* [Goal] Reproduce each line of the listing exactly.
**** Data for this exercise ****
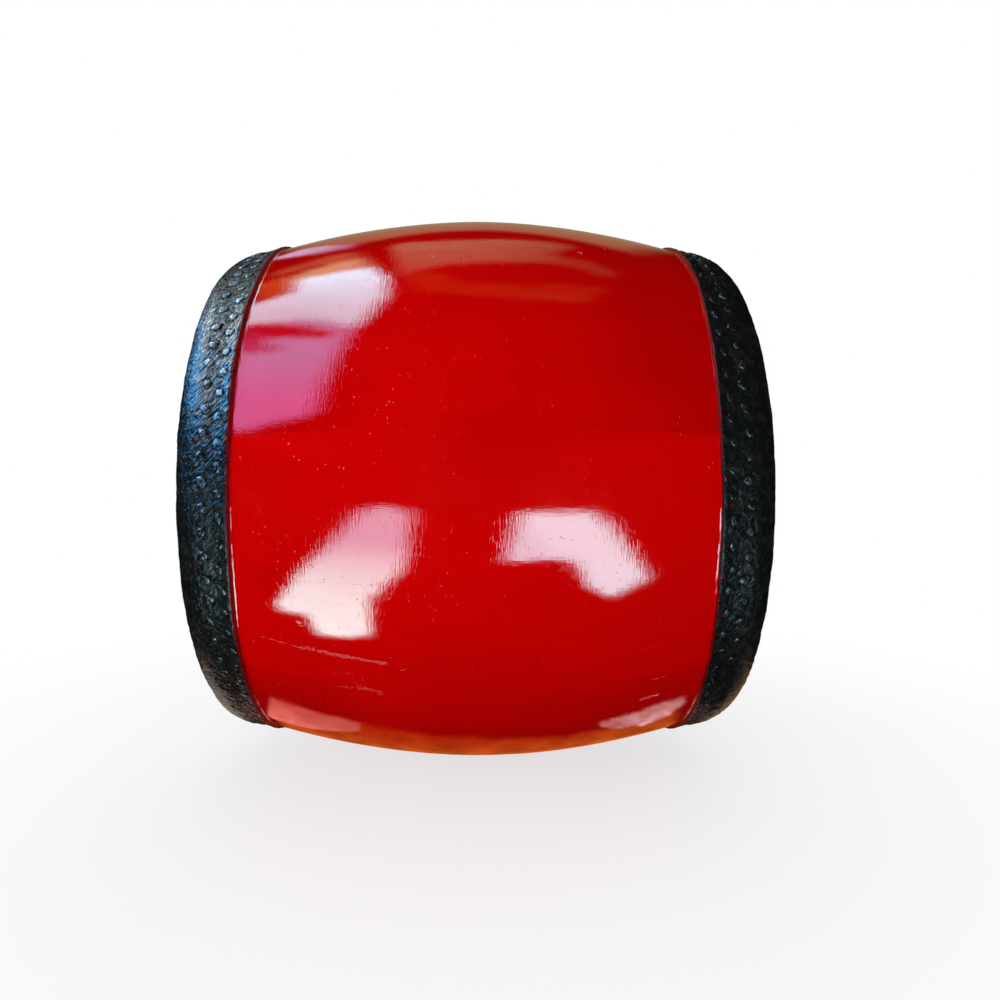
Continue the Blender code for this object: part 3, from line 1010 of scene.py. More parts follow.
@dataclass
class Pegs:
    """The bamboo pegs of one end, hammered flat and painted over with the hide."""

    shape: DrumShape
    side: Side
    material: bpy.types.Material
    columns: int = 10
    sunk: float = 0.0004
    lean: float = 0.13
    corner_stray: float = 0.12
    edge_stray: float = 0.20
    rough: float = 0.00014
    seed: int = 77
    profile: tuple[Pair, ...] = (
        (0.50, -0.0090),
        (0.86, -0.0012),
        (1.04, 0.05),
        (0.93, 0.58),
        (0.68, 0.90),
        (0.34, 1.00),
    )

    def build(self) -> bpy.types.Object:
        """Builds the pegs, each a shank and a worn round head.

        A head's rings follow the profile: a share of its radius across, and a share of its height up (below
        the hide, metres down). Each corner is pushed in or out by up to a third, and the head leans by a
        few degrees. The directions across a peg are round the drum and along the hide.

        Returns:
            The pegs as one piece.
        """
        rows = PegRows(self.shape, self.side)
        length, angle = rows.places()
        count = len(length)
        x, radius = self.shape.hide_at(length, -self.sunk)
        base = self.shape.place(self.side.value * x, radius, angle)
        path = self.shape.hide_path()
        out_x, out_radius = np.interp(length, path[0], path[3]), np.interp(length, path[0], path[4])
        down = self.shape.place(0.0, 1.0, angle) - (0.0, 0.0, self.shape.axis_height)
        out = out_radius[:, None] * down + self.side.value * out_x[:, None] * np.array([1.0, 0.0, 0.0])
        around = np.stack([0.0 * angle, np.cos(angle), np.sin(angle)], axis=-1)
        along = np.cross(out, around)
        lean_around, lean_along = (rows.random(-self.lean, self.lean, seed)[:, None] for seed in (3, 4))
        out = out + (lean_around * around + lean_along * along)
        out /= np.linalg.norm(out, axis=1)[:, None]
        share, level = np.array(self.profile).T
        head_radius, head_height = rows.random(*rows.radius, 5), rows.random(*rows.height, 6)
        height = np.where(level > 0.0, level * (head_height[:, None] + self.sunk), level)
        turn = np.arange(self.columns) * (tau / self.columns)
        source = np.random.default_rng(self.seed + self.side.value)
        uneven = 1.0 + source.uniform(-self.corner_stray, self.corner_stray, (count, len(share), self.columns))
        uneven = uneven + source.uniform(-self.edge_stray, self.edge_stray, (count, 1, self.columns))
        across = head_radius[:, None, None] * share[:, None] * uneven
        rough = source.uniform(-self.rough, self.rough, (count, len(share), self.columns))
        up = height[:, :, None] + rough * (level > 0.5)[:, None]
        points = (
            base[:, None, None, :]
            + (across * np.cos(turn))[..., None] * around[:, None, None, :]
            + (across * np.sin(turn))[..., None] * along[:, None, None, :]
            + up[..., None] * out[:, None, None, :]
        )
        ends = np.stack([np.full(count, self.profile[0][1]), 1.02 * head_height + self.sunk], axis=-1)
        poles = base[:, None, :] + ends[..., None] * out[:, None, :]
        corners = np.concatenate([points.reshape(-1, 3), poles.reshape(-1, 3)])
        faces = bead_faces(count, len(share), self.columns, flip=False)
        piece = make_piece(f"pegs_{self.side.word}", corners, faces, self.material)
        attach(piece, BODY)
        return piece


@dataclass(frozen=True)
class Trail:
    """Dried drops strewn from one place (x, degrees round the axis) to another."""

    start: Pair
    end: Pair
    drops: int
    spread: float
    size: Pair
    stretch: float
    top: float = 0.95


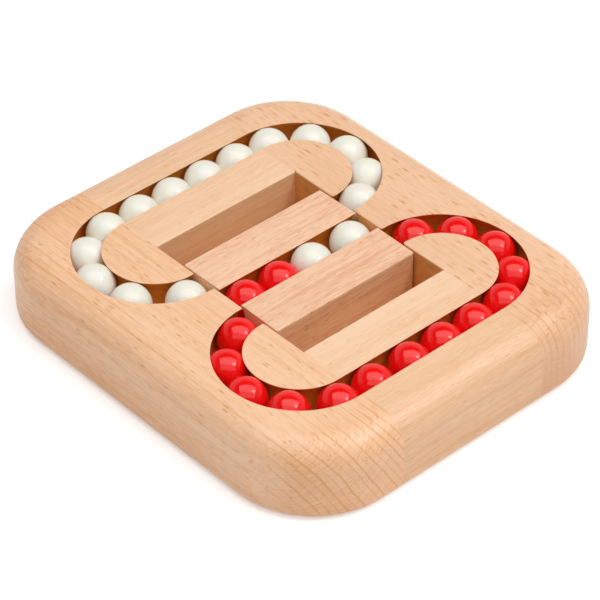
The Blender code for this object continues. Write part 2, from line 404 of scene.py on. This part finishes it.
****
* [Answer to this problem]
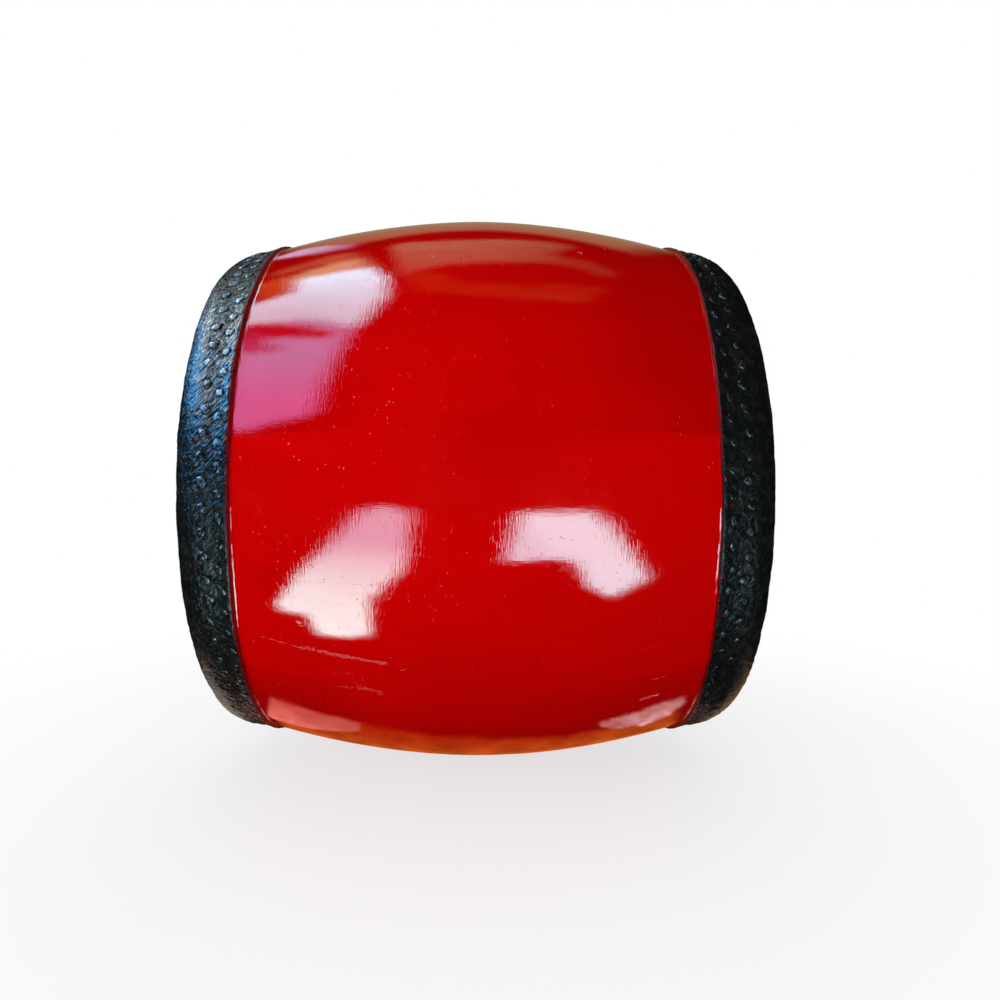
Continue the Blender code for this object: part 3, from line 1010 of scene.py. More parts follow.
@dataclass
class Pegs:
    """The bamboo pegs of one end, hammered flat and painted over with the hide."""

    shape: DrumShape
    side: Side
    material: bpy.types.Material
    columns: int = 10
    sunk: float = 0.0004
    lean: float = 0.13
    corner_stray: float = 0.12
    edge_stray: float = 0.20
    rough: float = 0.00014
    seed: int = 77
    profile: tuple[Pair, ...] = (
        (0.50, -0.0090),
        (0.86, -0.0012),
        (1.04, 0.05),
        (0.93, 0.58),
        (0.68, 0.90),
        (0.34, 1.00),
    )

    def build(self) -> bpy.types.Object:
        """Builds the pegs, each a shank and a worn round head.

        A head's rings follow the profile: a share of its radius across, and a share of its height up (below
        the hide, metres down). Each corner is pushed in or out by up to a third, and the head leans by a
        few degrees. The directions across a peg are round the drum and along the hide.

        Returns:
            The pegs as one piece.
        """
        rows = PegRows(self.shape, self.side)
        length, angle = rows.places()
        count = len(length)
        x, radius = self.shape.hide_at(length, -self.sunk)
        base = self.shape.place(self.side.value * x, radius, angle)
        path = self.shape.hide_path()
        out_x, out_radius = np.interp(length, path[0], path[3]), np.interp(length, path[0], path[4])
        down = self.shape.place(0.0, 1.0, angle) - (0.0, 0.0, self.shape.axis_height)
        out = out_radius[:, None] * down + self.side.value * out_x[:, None] * np.array([1.0, 0.0, 0.0])
        around = np.stack([0.0 * angle, np.cos(angle), np.sin(angle)], axis=-1)
        along = np.cross(out, around)
        lean_around, lean_along = (rows.random(-self.lean, self.lean, seed)[:, None] for seed in (3, 4))
        out = out + (lean_around * around + lean_along * along)
        out /= np.linalg.norm(out, axis=1)[:, None]
        share, level = np.array(self.profile).T
        head_radius, head_height = rows.random(*rows.radius, 5), rows.random(*rows.height, 6)
        height = np.where(level > 0.0, level * (head_height[:, None] + self.sunk), level)
        turn = np.arange(self.columns) * (tau / self.columns)
        source = np.random.default_rng(self.seed + self.side.value)
        uneven = 1.0 + source.uniform(-self.corner_stray, self.corner_stray, (count, len(share), self.columns))
        uneven = uneven + source.uniform(-self.edge_stray, self.edge_stray, (count, 1, self.columns))
        across = head_radius[:, None, None] * share[:, None] * uneven
        rough = source.uniform(-self.rough, self.rough, (count, len(share), self.columns))
        up = height[:, :, None] + rough * (level > 0.5)[:, None]
        points = (
            base[:, None, None, :]
            + (across * np.cos(turn))[..., None] * around[:, None, None, :]
            + (across * np.sin(turn))[..., None] * along[:, None, None, :]
            + up[..., None] * out[:, None, None, :]
        )
        ends = np.stack([np.full(count, self.profile[0][1]), 1.02 * head_height + self.sunk], axis=-1)
        poles = base[:, None, :] + ends[..., None] * out[:, None, :]
        corners = np.concatenate([points.reshape(-1, 3), poles.reshape(-1, 3)])
        faces = bead_faces(count, len(share), self.columns, flip=False)
        piece = make_piece(f"pegs_{self.side.word}", corners, faces, self.material)
        attach(piece, BODY)
        return piece


@dataclass(frozen=True)
class Trail:
    """Dried drops strewn from one place (x, degrees round the axis) to another."""

    start: Pair
    end: Pair
    drops: int
    spread: float
    size: Pair
    stretch: float
    top: float = 0.95


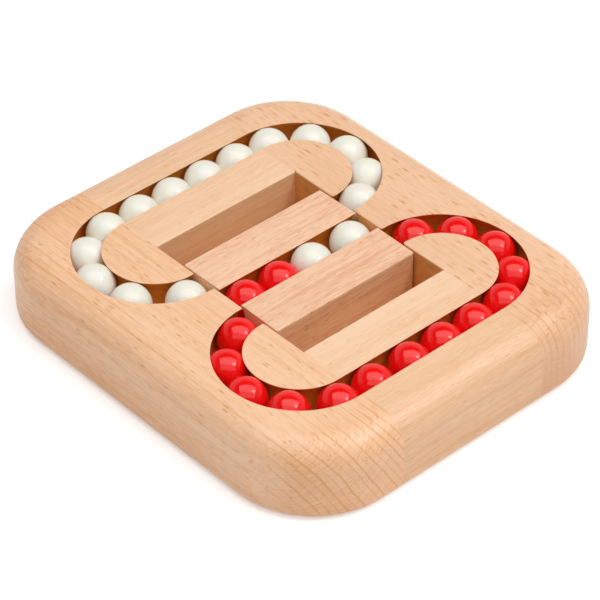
The Blender code for this object continues. Write part 2, from line 404 of scene.py on. This part finishes it.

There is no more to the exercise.